Accordingly, the U.S. Embassy finally decided it must respond with a major public relations campaign in Venezuela to counter the growing anti-Americanism. The so-called “Maistro Doctrine” was dead, having extended even into the Bush years.
Some useful idiots are more culpable than others, of course. Maisto thought his softball approach would win Chávez over, rather than driving him into Cuba’s orbit. But it may have instead conveyed weakness to a man who easily made friends with fellow strongmen in the Middle East and left-learning authoritarians in Latin America. Ultimately, the now-75-year-old Maisto may have been a victim of his own naivety, having made the mistake (common among leftists) of projecting his own good intentions and decency on an evil man.
Miquilena a 94-year-old former former Chávez mentor and top official, was a prominent leftist in Venezuela with roots starting in the communist party in his early years.

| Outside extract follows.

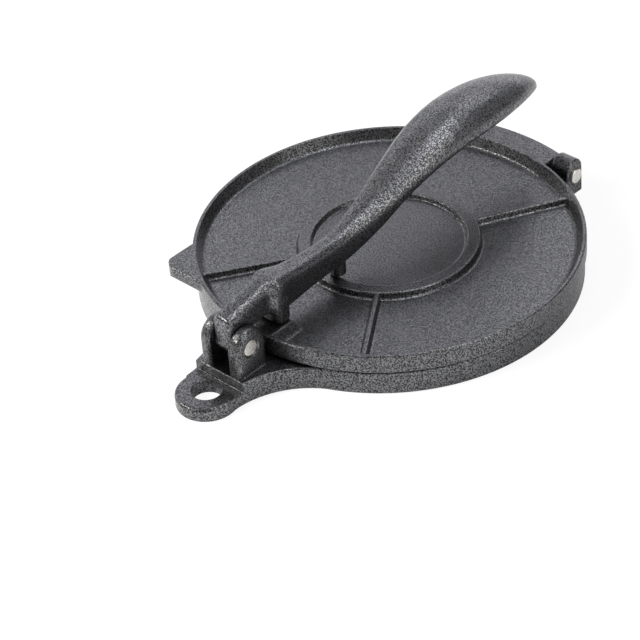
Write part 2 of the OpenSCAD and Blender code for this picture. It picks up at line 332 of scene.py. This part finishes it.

Like many desiring a change for the better in Venezuela, he rallied around Chávez after his aborted coup on February 4, 1992, as an Army Lt. Colonel-paratrooper. But like many who supported Chávez, Miquilena was an unwitting useful idiot and, to his credit, he would publicly admit his mistake.
Widely considered the man who molded Chávez into a presidential candidate, Miquilena left Chávez’s administration, disillusioned, a few years into his first term. “As far as I see it, he is a left-winger. Obviously. But he has gotten into bed with the failed left,” he said.
Regarding Cuba’s increasing influence in Venezuela, Miquilena also observed: “Venezuela today is a country that is practically occupied by the henchmen of two international criminals, Cuba’s Castro brothers. They have introduced in Venezuela a true army of occupation. The Cubans run the maritime ports, airports, communications, the most essential issues in Venezuela. We are in the hands of a foreign country.
Miquilena, of course, is hardly the first unwitting useful idiot of a leftist despot. He will not be the last.